I have exciting news–I’ve written a new book and it’s coming out September 2018! Hapa Tales and Other Lies: A Mixed Race Memoir About the Hawai’i I Never Knew.
This memoir is my first foray into literary nonfiction. I wrote it last summer upon a visit to O’ahu and Kaua’i. It’s a reflection on my Mixed Race and activist identity through the prism of returning to Hawai’i as a tourist. The book began as a journey to sort out all the ways I’ve been racially stereotyped as a “Hawai’i Girl” even though I’ve never lived on the islands. But it evolved into a book about also examining my Asian multiracial (“mainland”) identity in relationship to land, Indigeneity, and the Hawaiian Sovereignty Movement.
It’s been an eye-opening and life-changing experience, to say the least. I remain humbled and am thrilled for you all to read it, enter into your own reflections, and–as with my first book Raising Mixed Race–use the book to hopefully build tougher, nuanced conversations about what it means to be/identify as Mixed Race.
Truthfully, I’m kind of surprised (and you might be too) to see Hapa Tales born into the world at this moment because I’ve been working on another book for years on Asian American women, gender, and race. The latter is still coming, rest assured. But I confess being derailed by all the hateful misogyny of the 2015-2016 presidential campaign which U.S. society seemed to condone, even reward, with the election of a patriarchal president.
I fell into depression for a long time and stopped writing, wondering what the point was of penning a book not just about women but Women of Color, and particularly a group of Women of Color who are imagined to be “doing well” and therefore are often dismissed. In a time of such overt and pervasive anti-woman hate, who would have the capacity–or even care–to listen, to expand their understanding of racialized gender?
Meanwhile I found myself increasingly averse to the media and social media, platforms where I used to see so much interesting, thoughtful writing, but now was seeing endless coverage of 45; epic rants, angry think pieces, frenzied reporting, and repeated images of the president’s face, all of which I found deeply triggering.
It was during this time of despondency, and frankly increasing despair, that I took a step back. Dejected, dispirited, disheartened–writing an academic book in that moment felt too hard. Trying to force my pen was grieving me and hurting my heart. After months of pushing and pushing with no result, I at last decided to be kind and loving to myself instead. I gave myself permission to take a break and consider what I really needed to write and thrive in this moment in history.

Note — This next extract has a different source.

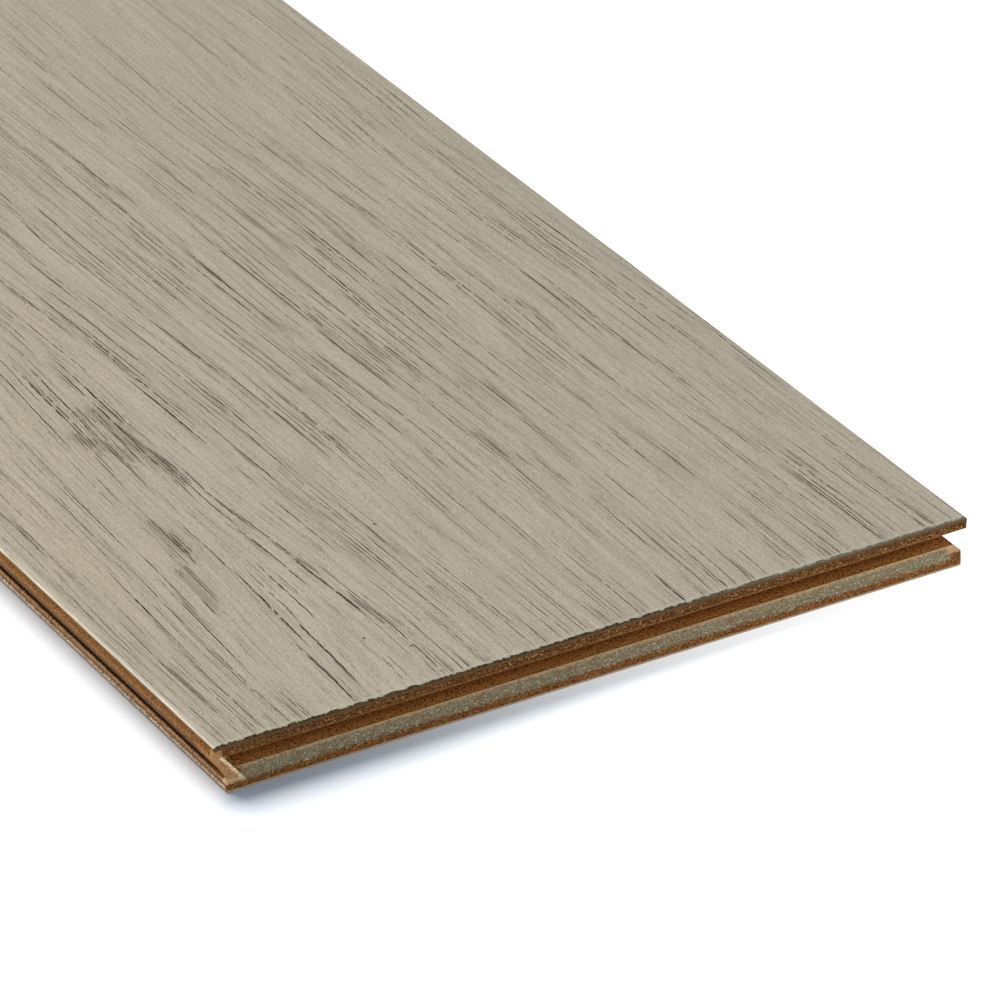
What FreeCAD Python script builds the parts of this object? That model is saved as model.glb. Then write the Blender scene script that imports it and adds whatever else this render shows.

At that point we had reached 2017, 45 had been inaugurated and begun his predictably hateful presidency. The first year was not going well. Words and images in the media and on social media had not improved. After so many months of watching voices squelched and truth over-ridden, I suddenly snapped out of my funk and realized what would be salve for my soul. I needed to spend some time writing freely, creatively, from my own voice and from my story. Whatever that turned out to be. I just needed to be.
As it turned out, we were headed to Hawai’i that summer to visit with friends. Despite only ever having visited, Hawai’i is still a place that has real significance for me as an Asian Mixed woman because it comprises the largest U.S. population of people who look like me and is also a place through which stereotypes about multiracial women like myself have long been funneled. I thought it was time to unpack said baggage. I gave myself an assignment: 30 days to free-write around the trip with a goal of 1,000 words per day. That’s it. No expectations. I was not planning on writing a book and I was not doing it for anyone else other than myself and perhaps my Mixed son and husband.
Well. When I finished my 30-day writing project, I looked through what I had written and felt there might be something there, something others might want to hear. I started sorting, shifting, moving words into themes and chapters. I felt compelled and fulfilled for the first time in so long. So, I just kept going for weeks and weeks. When I was done I liked what I saw so I pulled together a review panel to give me feedback. Their feedback came in. I edited and wrote, and edited and wrote some more. Then I started working with a developmental editor.
Today, my memoir is about to head into copyedit, its cover is being designed, promo tour being booked, webpage being developed, and I discover myself back to writing my book on Asian American women with renewed strength and energy. I have long believed in the healing power of storytelling, but this experience has proven even further to me the importance of that conviction. I vouch full-and-whole heartedly for the resilience we find in telling our marginalized stories, especially in hard times, and can’t wait to share Hapa Tales with you this September.